У Святослава Николаевича был очень энергичный, «скандирующий» стиль речи. И движения у него были быстрые, но не резкие, подчинённые какому-то напряжённому, мощному внутреннему ритму.
Ещё интересная деталь. Когда мы общались, Святослав Николаевич, особенно во второй части нашего разговора, почему-то смотрел — мне даже показалось это странным — в пространство над моей головой. Позже, читая Живую Этику, я узнал о том, что над головой может быть виден некий знак, говорящий об определённых качествах человека.
Святослав Николаевич сказал: «Вы должны мне писать, вы можете мне писать». Почему-то я не писал ему, хоть и Павел Фёдорович в своё время мне это советовал, это было как бы само собой разумеющимся. Но тут сыграла роль моя особенность — я в жизни как-то очень плохо пишу письма...

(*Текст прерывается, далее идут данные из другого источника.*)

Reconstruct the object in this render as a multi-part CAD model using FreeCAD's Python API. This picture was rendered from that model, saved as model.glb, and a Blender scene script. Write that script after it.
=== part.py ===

Потом, значительно позже, остро встал вопрос о судьбе привезённого в Россию наследия Николая Константиновича Рериха. Дело в том, что наследие, переданное тогда ещё в Советский фонд Рерихов, долгое время не осваивалось. Его освоение и активные публикации начались чуть ли не через 10 лет после реальной передачи. И это, конечно, очень беспокоило, тем более что не было никаких заявлений о планах, о перспективах его освоения: наследие было получено, дверь захлопнулась — и всё. Тогда возникла мысль обратиться с этим вопросом к Святославу Николаевичу. И такой случай представился — через одного моего друга я вышел на бизнесмена, который имел фирму в Индии, он даже жил рядом со Святославом Николаевичем. Я написал ему, справился о здоровье Святослава Николаевича и с грустью узнал, что его физическое состояние довольно тяжело. Поэтому, несмотря на то что была серьёзная необходимость обратиться к Святославу Николаевичу, я этого не сделал.
10 октября 2011 г., Санкт-Петербург.